** START OF Records supplied **

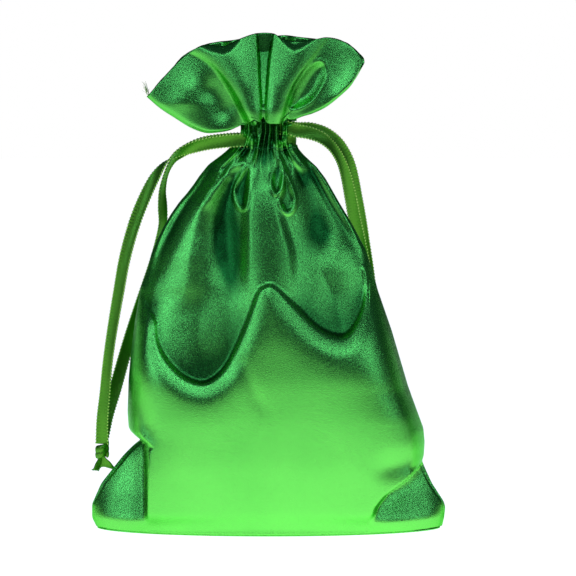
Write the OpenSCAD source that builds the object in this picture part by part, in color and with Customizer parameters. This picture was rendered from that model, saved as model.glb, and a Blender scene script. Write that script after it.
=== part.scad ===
// Fabric gift sack: a stuffed satin drawstring bag standing on its base, drawn closed.
// Millimetres, +Z up, front towards -Y. The origin is the centre of the base, on the ground.

/* [Bag] */
// Width of the bag laid flat, which is also its width across the bottom corners
flat_w = 152; // [120:1:200]
// Height of the two stitch lines' casing above the ground, to its lower stitch line
casing_z = 163; // [150:1:176]
// Thickness of the cloth walls
wall = 1.2; // [0.8:0.1:2]
// Gap between the front and the back panel at the side seams
seam_gap = 0.3; // [0.2:0.1:0.6]

/* [Neck] */
// Width of the gathered neck
neck_w = 28; // [24:1:40]
// Depth of the gathered neck, front to back
neck_d = 18; // [16:1:24]
// Height of the casing between its stitch lines
casing_h = 14; // [13.5:0.5:18]

/* [Heading] */
// Length of the frill above the casing, measured along the cloth
heading_l = 34; // [24:1:40]
// Depth of the frill at its hem, front to back
heading_d = 44; // [30:1:56]

/* [Drawstrings] */
// Width of the satin ribbon
ribbon_w = 6; // [5:0.5:6]
// Thickness of the satin ribbon
ribbon_t = 0.8; // [0.6:0.1:1]
// Radius of the knot that joins a drawstring's two ends
knot_r = 3.4; // [3:0.1:4.5]

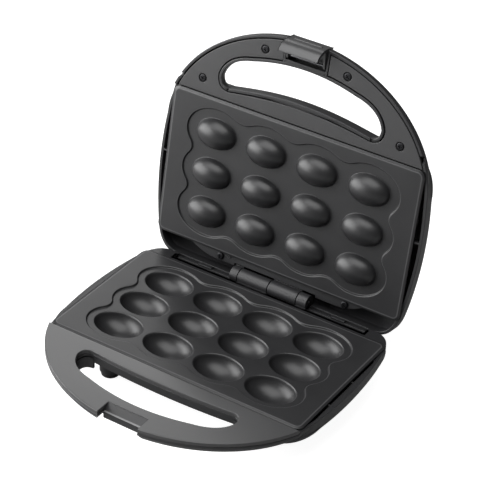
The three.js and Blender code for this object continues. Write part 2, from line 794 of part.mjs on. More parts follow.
// The lid's shell, in the plate's own frame with the face up
function lidHousing() {
  const rear = halfD + lidRear;
  const roof = -lidDepth + wall;
  let { bowl, shell } = shellHull(rear, lidCorner, lidDepth, lidRimDrop);
  shell = shell.subtract(lidCoverRoom());
  // Notch for the latch, with an ear at each end of its pin
  const back = -halfD - latchRecess + latchArm + latchSlack;
  const front = -halfD - handleReach + wall;
  const earHalf = latchNotchHalf + latchEar;
  shell = shell.add(box(-earHalf, earHalf, front, -halfD - slotFront - wall / 2,
    -trayFloor - fitGap, -lidRimDrop));
  shell = shell.subtract(box(-latchNotchHalf, latchNotchHalf, -plateWidth, back, -trayFloor, overrun));
  shell = shell.subtract(box(-latchNotchHalf, latchNotchHalf, -plateWidth, -halfD - latchWellReach,
    -plateHeight, overrun));
  shell = shell.subtract(bar(-earHalf - overrun, earHalf + overrun, -halfD - latchPinReach, -latchPinDrop,
    latchPinRadius + fitGap, 10));
  // Posts for the two screws that hold the plate
  middlePlaces.forEach(([x, y]) => {
    shell = shell.add(post(x, y, postRadius, roof - wall / 2, -reflectorBottom - fitGap));
    shell = shell.subtract(post(x, y, screwBore, -lidDepth - overrun, 0, 8));
    shell = shell.subtract(post(x, y, boreHead, -lidDepth - overrun, -screwSink, 10));
  });
  lidCoverScrews.forEach(([x, y]) => {
    shell = shell.add(post(x, y, boreHead, -trayFloor - fitGap, -lidCoverDrop - lidCoverThickness - fitGap));
    shell = shell.subtract(post(x, y, screwBore, -trayBottom + coverScrewSink, 0, 8));
  });
  [-lampX, lampX].forEach((x) => {
    shell = shell.subtract(post(x, lampY, lensRadius + fitGap, -lidDepth - overrun, roof + overrun));
  });
  // Hinge: the rim is cut away behind the barrel, and the lid's own knuckles reach in
  shell = shell.subtract(box(-hingeNotchHalf, hingeNotchHalf, hingeY - barrelRadius, rear + overrun,
    -hingeNotchDepth, overrun));
  lidKnuckles.map(([from, to]) => [-to, -from]).forEach(([from, to]) => {
    const arm = box(from, to, hingeY - barrelRadius, hingeY + pinRadius, -armDepth, -barrelRadius / 2)
      .add(box(from, to, hingeY - barrelRadius, rear, -armDepth, -hingeNotchDepth));
    shell = shell.add(arm.intersect(bowl)).add(bar(from, to, hingeY, plateGap, barrelRadius));
  });
  shell = shell.subtract(bar(-plateWidth, plateWidth, hingeY, plateGap, pinBore, 12));
  // Bosses under the hinge strip
  const top = -stripTop - stripThickness - fitGap;
  stripScrewX.forEach((x) => {
    const y = halfD + stripScrewBack;
    shell = shell.add(post(-x, y, stripBoss, -lidDepth, top).intersect(bowl));
    shell = shell.subtract(post(-x, y, screwBore, top - screwTip, overrun, 8));
  });
  return shell.add(sideRibs(lidRibY));
}

function lidCoverPlan() {
  return mirrored(handleArc(lidCoverInset, 14));
}

function lidCoverRoom() {
  const bottom = -lidCoverDrop - lidCoverThickness - fitGap;
  return prism(offset(lidCoverPlan(), fitGap), bottom, overrun)
    .subtract(prism(offset(slotOutline(), lidCoverInset - fitGap), bottom - overrun, 2 * overrun));
}

// Inner cover of the lid's handle, set in from its rim and open round the latch
function lidCover() {
  const top = -lidCoverDrop;
  const bottom = top - lidCoverThickness;
  const half = latchNotchHalf + latchEar + fitGap;
  let cover = prism(lidCoverPlan(), bottom, top);
  cover = cover.subtract(prism(offset(slotOutline(), lidCoverInset), bottom - overrun, overrun));
  cover = cover.subtract(box(-half, half, -plateWidth, -halfD - slotFront + slotFrontSag,
    bottom - overrun, overrun));
  lidCoverScrews.forEach(([x, y]) => {
    cover = cover.subtract(post(x, y, screwBore, bottom - overrun, overrun, 8));
    cover = cover.subtract(post(x, y, boreHead, top - coverScrewSink, overrun, 12));
  });
  return cover;
}

// Strip between the lid's plate and its hinge
function hingeStrip() {
  const bottom = -stripTop - stripThickness;
  const back = halfD + stripBack;
  const control = point((stripFlat + stripHalf) / 2, back);
  const curve = bend(point(stripHalf, halfD + plateBevel), control, point(stripFlat, back), 4);
  const plan = mirrored([point(stripHalf, halfD - slabInset + fitGap), ...curve]);
  let strip = prism(plan, bottom, -stripTop);
  strip = strip.subtract(box(-hingeNotchHalf, hingeNotchHalf, hingeY - barrelRadius - knuckleGap,
    hingeY + overrun, bottom - overrun, overrun));
  stripScrewX.forEach((x) => {
    strip = strip.subtract(post(-x, halfD + stripScrewBack, screwBore, bottom - overrun, overrun, 8));
  });
  return strip;
}

// Latch: a curved clip with a lug at each end, hung on its pin
function latchClip() {
  const pinY = -halfD - latchPinReach;
  const at = (points) => points.map((p) => point(p.x + pinY, p.y - latchPinDrop));
  const curve = (inset) => {
    const face = -latchFace + inset;
    const tip = point(-latchLip, latchReach - inset);
    const pull = point(face, latchBulge - inset / 2);
    return [point(face, -latchTop), ...bend(point(face, latchFlat), pull, tip, 8)];
  };
  let clip = across(at([...curve(latchWall), ...curve(0).reverse()]), -latchHalf, latchHalf);
  const ridge = arc(-latchFace, latchFlat - ridgeWidth / 2, ridgeHeight, ridgeWidth / 2, 90, 270, 6);
  clip = clip.add(across(at([...ridge, point(-latchFace + fitGap, latchFlat - ridgeWidth),
    point(-latchFace + fitGap, latchFlat)]), -ridgeHalf, ridgeHalf));
  const web = [
    point(-latchFace + latchWall / 2, latchFlat + latchWall), point(-latchFace + latchWall / 2, -latchArm),
    point(0, -latchArm), point(0, latchArm - latchSlack),
  ];
  [-latchHalf, latchHalf - latchSide].forEach((x) => {
    clip = clip.add(across(at(web), x, x + latchSide));
    clip = clip.add(bar(x, x + latchSide, pinY, -latchPinDrop, latchArm, 20));
  });
  return clip.subtract(bar(-plateWidth, plateWidth, pinY, -latchPinDrop, latchPinRadius + fitGap, 10));
}

// Turned and simple pieces
function screw(x, y, seat, tip, headHeight, headRadius) {
  const end = seat - headHeight;
  const socket = seat - headHeight / 2;
  return turned([
    [0, socket], [screwRadius, socket], [screwRadius, end], [headRadius, end], [headRadius, seat],
    [screwRadius, seat], [screwRadius, tip], [0, tip],
  ], x, y, 8);
}

function foot(x, y) {
  const top = -lowerDepth - fitGap;
  const stemTop = -lowerDepth + footStemHeight;
  const edge = footHeight / 4;
  return turned([
    [0, -plateHeight], [footRadius - edge, -plateHeight], [footRadius, -plateHeight + edge],
    [footRadius, top], [footStem, top], [footStem, stemTop], [0, stemTop],
  ], x, y, 16);
}

function lens(x) {
  const inside = -lidDepth + wall + fitGap;
  return turned([
    [0, -lidDepth - lensStand], [lensRadius * lensTopShare, -lidDepth - lensStand], [lensRadius, -lidDepth],
    [lensRadius, inside], [lensFlange, inside], [lensFlange, inside + lensStand], [0, inside + lensStand],
  ], x, lampY, 16);
}

function lamp(x) {
  const start = -lidDepth + wall + 2 * fitGap + lensStand;
  return turned([
    [0, start], [lampRadius * lampTipShare, start], [lampRadius, start + lampRadius / 2],
    [lampRadius, start + lampLength], [0, start + lampLength],
  ], x, lampY, 12);
}

function grommet() {
  const rear = halfD + lowerRear;
  const face = fitGap + grommetFlangeDepth;
  const profile = [
    [grommetCord, -inletDepth], [grommetRadius, -inletDepth], [grommetRadius, fitGap],
    [grommetFlange, fitGap], [grommetFlange, face], [grommetCord, face],
  ].map(([r, z]) => point(r, z));
  profile.push(profile[0].clone());
  const geometry = new THREE.LatheGeometry(profile, 16);
  return solid(geometry.translate(inletX, rear, -inletDrop));
}

function thermostat() {
  const top = -reflectorBottom - fitGap;
  return turned([
    [0, top - thermostatHeight], [thermostatRadius, top - thermostatHeight],
    [thermostatRadius, top - thermostatFlangeHeight], [thermostatFlange, top - thermostatFlangeHeight],
    [thermostatFlange, top], [0, top],
  ], 0, 0, 20);
}

function thermalFuse() {
  const x = thermostatFlange + fuseLength / 2;
  return bar(x, x + fuseLength, 0, -reflectorBottom - fitGap - fuseRadius, fuseRadius, 12);
}

function terminalBlock() {
  const x0 = terminalX - terminalWidth / 2;
  const y0 = terminalY - terminalDepth / 2;
  const z0 = -lowerDepth + wall + fitGap;
  return box(x0, x0 + terminalWidth, y0, y0 + terminalDepth, z0, z0 + terminalHeight);
}

function hingePin() {
  const last = knuckleEnds.length - 1;
  return bar(knuckleEnds[0] - pinOverhang, knuckleEnds[last] + pinOverhang, hingeY, 0, pinRadius, 12);
}

function latchPin() {
  const half = latchNotchHalf + latchEar / 2;
  return bar(-half, half, -halfD - latchPinReach, -latchPinDrop, latchPinRadius, 10);
}

// Assembly
const base = new THREE.Group();
base.add(
  piece('lower_housing', lowerHousing(), shellBlack),
  piece('lower_handle_cover', lowerCover(), coverGrey),
  piece('lower_plate', lowerPlate(), nonStick),
  piece('lower_heating_element', elementTube(), elementSteel),
  piece('lower_reflector', reflector(bossPlaces), steel),
  piece('thermostat', thermostat(), steel),
  piece('thermal_fuse', thermalFuse(), ceramic),
  piece('terminal_block', terminalBlock(), ceramic),
  piece('cord_grommet', grommet(), rubber),
  piece('hinge_pin', hingePin(), steel),
);
footPlaces.forEach(([name, x, y]) => base.add(piece(`foot_${name}`, foot(x, y), rubber)));
bossPlaces.forEach(([x, y], i) => {
  const body = screw(x, y, -screwSink - fitGap, -screwTip, screwHeadHeight, screwHead);
  base.add(piece(`lower_plate_screw_${i + 1}`, body, steel));
});
lowerCoverScrews.forEach(([x, y], i) => {
  const seat = -trayBottom + coverScrewSink - fitGap;
  const body = screw(x, y, seat, -coverThickness - fitGap, coverScrewHeadHeight, screwHead);
  base.add(piece(`lower_cover_screw_${i + 1}`, body, steel));
});

const lidPieces = new THREE.Group();
lidPieces.add(
  piece('lid_housing', lidHousing(), shellBlack),
  piece('lid_handle_cover', lidCover(), coverGrey),
  piece('upper_plate', upperPlate(), nonStick),
  piece('upper_heating_element', elementTube(), elementSteel),
  piece('upper_reflector', reflector([...bossPlaces, ...middlePlaces]), steel),
  piece('hinge_strip', hingeStrip(), shellBlack),
  piece('latch', latchClip(), coverGrey),
  piece('latch_pin', latchPin(), steel),
  piece('power_lens', lens(-lampX), redLens),
  piece('ready_lens', lens(lampX), greenLens),
  piece('power_lamp', lamp(-lampX), lampGlass),
  piece('ready_lamp', lamp(lampX), lampGlass),
);
bossPlaces.forEach(([x, y], i) => {
  const body = screw(x, y, -reflectorBottom - fitGap, -screwTip, lidScrewHeadHeight, screwHead);
  lidPieces.add(piece(`upper_reflector_screw_${i + 1}`, body, steel));
});
middlePlaces.forEach(([x, y], i) => {
  const body = screw(x, y, -screwSink - fitGap, -screwTip, screwHeadHeight, screwHead);
  lidPieces.add(piece(`upper_plate_screw_${i + 1}`, body, steel));
});

// A screw that goes in from the face side hangs head up
function facingScrew(name, x, y, seat, tip, headHeight) {
  const mesh = piece(name, screw(0, 0, 0, seat - tip, headHeight, screwHead), steel);
  mesh.rotation.y = Math.PI;
  mesh.position.set(x, y, seat);
  return mesh;
}

lidCoverScrews.forEach(([x, y], i) => {
  const seat = -lidCoverDrop - coverScrewSink + fitGap;
  const tip = -trayBottom + coverScrewSink + fitGap;
  lidPieces.add(facingScrew(`lid_cover_screw_${i + 1}`, x, y, seat, tip, coverScrewHeadHeight));
});
stripScrewX.forEach((x, i) => {
  const seat = -stripTop + fitGap;
  const tip = -stripTop - stripThickness - screwTip;
  const y = halfD + stripScrewBack;
  lidPieces.add(facingScrew(`strip_screw_${i + 1}`, -x, y, seat, tip, coverScrewHeadHeight));
});

// The lid's pieces face down on the plate, then swing back about the hinge
lidPieces.rotation.y = Math.PI;
lidPieces.position.set(0, -hingeY, plateGap);
const lid = new THREE.Group();
lid.add(lidPieces);
lid.rotation.x = -rad(openAngle);
lid.position.set(0, hingeY, 0);

// The origin is on the table, under the middle of the open cooker
const cooker = new THREE.Group();
cooker.add(base, lid);
cooker.position.z = plateHeight;
cooker.updateMatrixWorld(true);
const reach = new THREE.Box3().setFromObject(cooker, true);
cooker.position.y = -(reach.min.y + reach.max.y) / 2;
const model = new THREE.Group();
model.add(cooker);

export default model;
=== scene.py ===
# The electric nut cookie maker, standing open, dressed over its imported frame.
# Lengths below are millimetres in the plates' own frame: x right, y back, z up, 0 at the middle of
# the lower plate's face. The lid's pieces are made face up in the same way and then swung open.
import json
import math

import bpy
import numpy as np
from mathutils import Matrix, Vector
from mathutils.geometry import tessellate_polygon

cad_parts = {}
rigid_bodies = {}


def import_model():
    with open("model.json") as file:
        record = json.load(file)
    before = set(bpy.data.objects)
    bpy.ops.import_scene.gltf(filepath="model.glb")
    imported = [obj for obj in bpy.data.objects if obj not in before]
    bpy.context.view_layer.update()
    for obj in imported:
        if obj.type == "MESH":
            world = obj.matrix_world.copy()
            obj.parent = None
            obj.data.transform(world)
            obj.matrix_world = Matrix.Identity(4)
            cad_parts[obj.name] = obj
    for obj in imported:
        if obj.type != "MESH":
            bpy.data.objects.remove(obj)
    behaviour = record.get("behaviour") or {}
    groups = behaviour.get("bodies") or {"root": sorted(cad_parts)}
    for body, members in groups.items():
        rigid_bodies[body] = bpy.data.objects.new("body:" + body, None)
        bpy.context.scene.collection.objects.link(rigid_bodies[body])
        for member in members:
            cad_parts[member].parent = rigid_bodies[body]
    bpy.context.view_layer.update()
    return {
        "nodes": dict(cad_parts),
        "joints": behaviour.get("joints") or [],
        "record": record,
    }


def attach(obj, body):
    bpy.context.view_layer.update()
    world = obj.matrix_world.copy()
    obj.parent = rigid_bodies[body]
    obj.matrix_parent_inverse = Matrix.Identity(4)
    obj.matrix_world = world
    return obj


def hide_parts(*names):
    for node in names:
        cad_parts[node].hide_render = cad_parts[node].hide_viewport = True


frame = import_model()
print("frame loaded:", len(frame["nodes"]), "nodes")

joints = {joint["name"]: joint for joint in frame["joints"]}
hingeAt = np.array(joints["lid_hinge"]["pos_m"]) * 1000

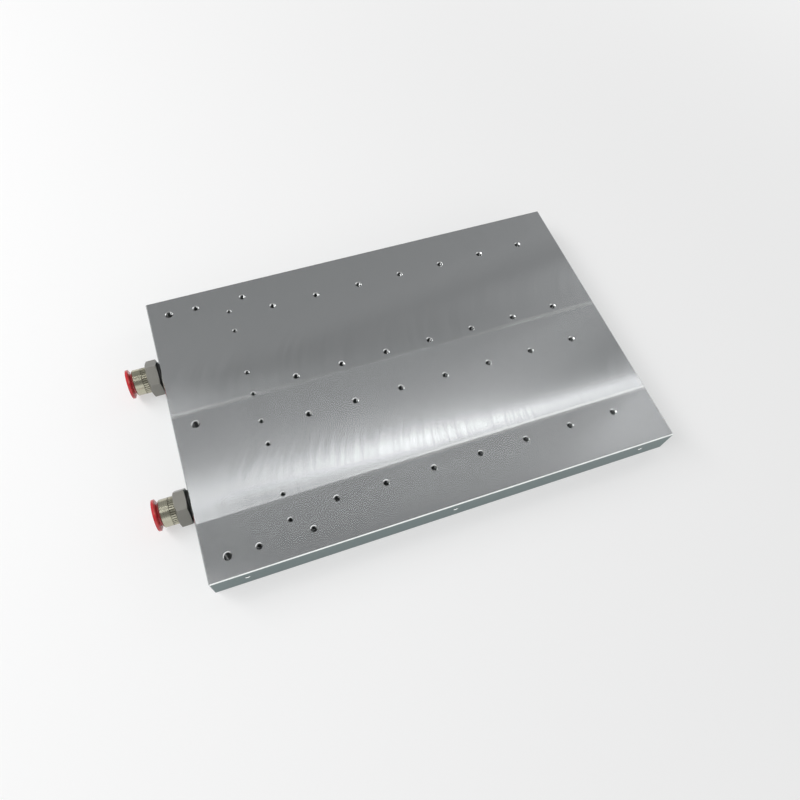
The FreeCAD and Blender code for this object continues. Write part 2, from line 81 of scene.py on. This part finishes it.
def add_camera():
    data = bpy.data.cameras.new("camera")
    data.lens = CAMERA_LENS
    data.sensor_width = SENSOR_WIDTH
    data.shift_x, data.shift_y = CAMERA_SHIFT
    data.clip_start = 0.01
    camera = bpy.data.objects.new("camera", data)
    bpy.context.scene.collection.objects.link(camera)
    camera.location = CAMERA_PLACE
    turn = Matrix.Rotation(-CAMERA_HEADING, 3, "Z")
    tilt = Matrix.Rotation(math.pi / 2 - CAMERA_PITCH, 3, "X")
    roll = Matrix.Rotation(CAMERA_ROLL, 3, "Z")
    camera.rotation_euler = (turn @ tilt @ roll).to_euler()
    bpy.context.scene.camera = camera
    return camera


print("camera at", add_camera().location)
bpy.context.scene.view_settings.view_transform = "Standard"

# %% [markdown]
# Finishes are shader trees. They could be laid out by hand in the shader editor, but as code each
# recipe can be read and changed line by line. Written node by node they would be long, so
# `add_node` makes a node, sets its settings and sets or links its inputs in one call.

# %% One shader node
Socket = bpy.types.NodeSocket


def add_node(tree, kind, settings=None, inputs=None):
    """A shader node with its settings, and its inputs either set or linked."""
    node = tree.nodes.new(kind)
    for name, value in (settings or {}).items():
        setattr(node, name, value)
    for name, value in (inputs or {}).items():
        if isinstance(value, Socket):
            tree.links.new(value, node.inputs[name])
        else:
            node.inputs[name].default_value = value
    return node


# %% [markdown]
# Masks are worked out with numbers and vectors. Each helper here does one piece of arithmetic and
# returns the socket that holds the answer, so that one can be put inside another like a sum on
# paper. Map Range is used as a smooth step, because a hard step would leave jagged edges.

# %% Arithmetic in a shader


def maths(tree, operation, first, second=0.0, third=0.0):
    inputs = {0: first, 1: second, 2: third}
    return add_node(tree, "ShaderNodeMath", {"operation": operation}, inputs).outputs[0]


def ramp(tree, value, low, high, out_low=0.0, out_high=1.0):
    """A smooth step of a value from low to high."""
    inputs = {0: value, 1: low, 2: high, 3: out_low, 4: out_high}
    settings = {"interpolation_type": "SMOOTHSTEP"}
    return add_node(tree, "ShaderNodeMapRange", settings, inputs).outputs[0]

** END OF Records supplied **

(Exercise)
Print exactly the lines above from the one with "the open cooker" to the one with "bpy.context.scene.collection.objects.link(rigid_bodies[body])", including both.

(Response to this exercise)
// The origin is on the table, under the middle of the open cooker
const cooker = new THREE.Group();
cooker.add(base, lid);
cooker.position.z = plateHeight;
cooker.updateMatrixWorld(true);
const reach = new THREE.Box3().setFromObject(cooker, true);
cooker.position.y = -(reach.min.y + reach.max.y) / 2;
const model = new THREE.Group();
model.add(cooker);

export default model;
=== scene.py ===
# The electric nut cookie maker, standing open, dressed over its imported frame.
# Lengths below are millimetres in the plates' own frame: x right, y back, z up, 0 at the middle of
# the lower plate's face. The lid's pieces are made face up in the same way and then swung open.
import json
import math

import bpy
import numpy as np
from mathutils import Matrix, Vector
from mathutils.geometry import tessellate_polygon

cad_parts = {}
rigid_bodies = {}


def import_model():
    with open("model.json") as file:
        record = json.load(file)
    before = set(bpy.data.objects)
    bpy.ops.import_scene.gltf(filepath="model.glb")
    imported = [obj for obj in bpy.data.objects if obj not in before]
    bpy.context.view_layer.update()
    for obj in imported:
        if obj.type == "MESH":
            world = obj.matrix_world.copy()
            obj.parent = None
            obj.data.transform(world)
            obj.matrix_world = Matrix.Identity(4)
            cad_parts[obj.name] = obj
    for obj in imported:
        if obj.type != "MESH":
            bpy.data.objects.remove(obj)
    behaviour = record.get("behaviour") or {}
    groups = behaviour.get("bodies") or {"root": sorted(cad_parts)}
    for body, members in groups.items():
        rigid_bodies[body] = bpy.data.objects.new("body:" + body, None)
        bpy.context.scene.collection.objects.link(rigid_bodies[body])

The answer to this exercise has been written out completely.